For the past several years, experts report drawing clear connections between time spent on apps such as Facebook or Twitter and elevated occurrences of depression, anxiety or isolation.

Those are adverse mental and emotional effects. But few researchers seemed to have delved deeply into the possible physical ill effects from the same activities.

That’s what’s intriguing about recently released findings from Augusta University researchers.

The findings from trained scientists? Spending time online can raise your blood pressure.

More specifically, people who use social media heavily have been found to suffer from high blood pressure at night, which is a leading risk factor for heart disease.

Dr. James D. Halbert, a postdoctoral researcher at AU’s Georgia Prevention Institute, and Gregory Harshfield, the institute’s director, were looking for new sources of stress that raise blood pressure. They didn’t have far to look, given the sorry state of blood-boiling incivility online these days.

Studying their test subjects revealed that nighttime blood pressure was most prevalent among frequent cellphone users; whose personalities were a generally balanced mix of both introverted and extroverted qualities; and who fell within a certain age group.

But it wasn’t among old folks, as researchers were expecting. It occurred most often among millennials, the societal cohort loosely defined as people in their 20s or early 30s on which mobile technology had a formative influence.

Why those groups, and what specifically spurs the stress? The study’s authors aren’t sure, but it’s worth studying further. Social media is here to stay, and every problem connected with it should be fully understood for the sake of everyone’s wellness.

Lately, it seems just about every angle on social media’s negative mental-health effects has been explored, observed, measured, studied and written about by researchers for scholarly journals. We even came across a 2017 study from the Industry Psychiatry Journal, titled “Adverse health effects and unhealthy behaviors among dental undergraduates surfing social networking sites.”

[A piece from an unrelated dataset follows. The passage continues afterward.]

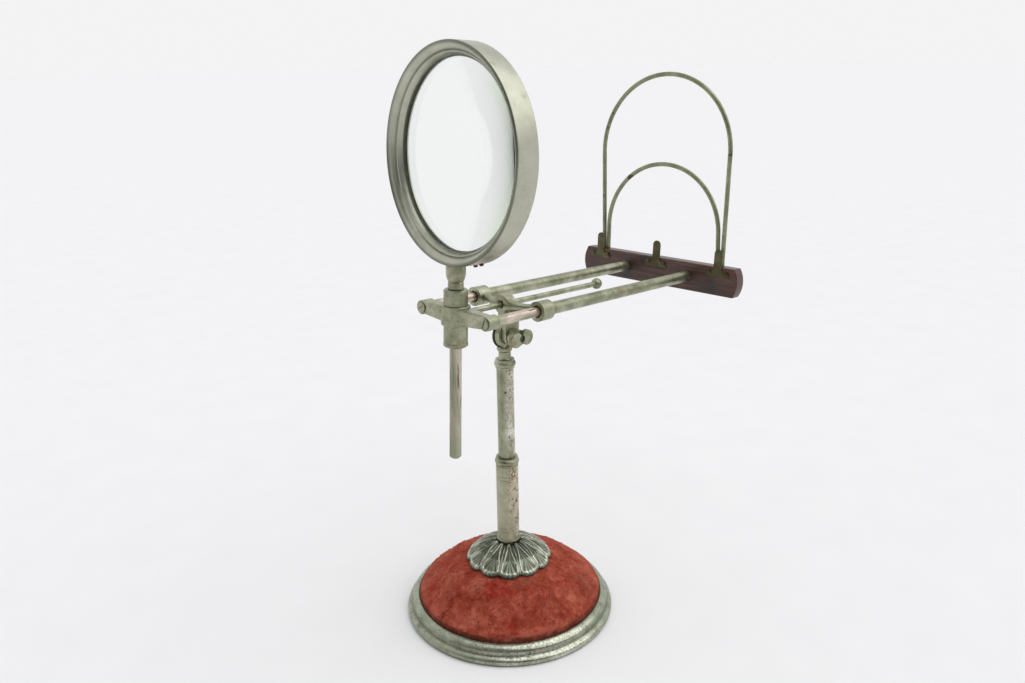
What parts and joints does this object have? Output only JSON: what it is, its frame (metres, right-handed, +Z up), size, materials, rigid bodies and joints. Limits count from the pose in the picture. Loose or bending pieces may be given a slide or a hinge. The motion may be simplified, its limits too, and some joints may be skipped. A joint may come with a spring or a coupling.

But studies’ findings are difficult to dispute. You can be a social butterfly on Instagram or on message boards, but still can be a hermit. Social media shields you from actual personal human contact. And being deprived of that can spur depression, anxiety, disrupted sleep patterns and, as AU’s findings now indicate, a too-prevalent physical ailment that health professionals often dub “the silent killer.”

The increasing worry over coronavirus is sure to keep more citizens at home — which will glue more people to their computer keyboards and mobile devices. Without adding to rising hysteria, practice commonsense protection to avoid getting ill.

But after the disease known as COVID-19 fades, take extra preventive caution. There are very few reasonable excuses to stay shackled to social media that outweigh the importance of self-care. A sedentary, solitary lifestyle is a sure way to shorten your life. Spend less time tapping on a keyboard and more time staying physically active. And stay socially engaged the old-fashioned way — face-to-face.

An editorial from The Augusta Chronicle, Georgia.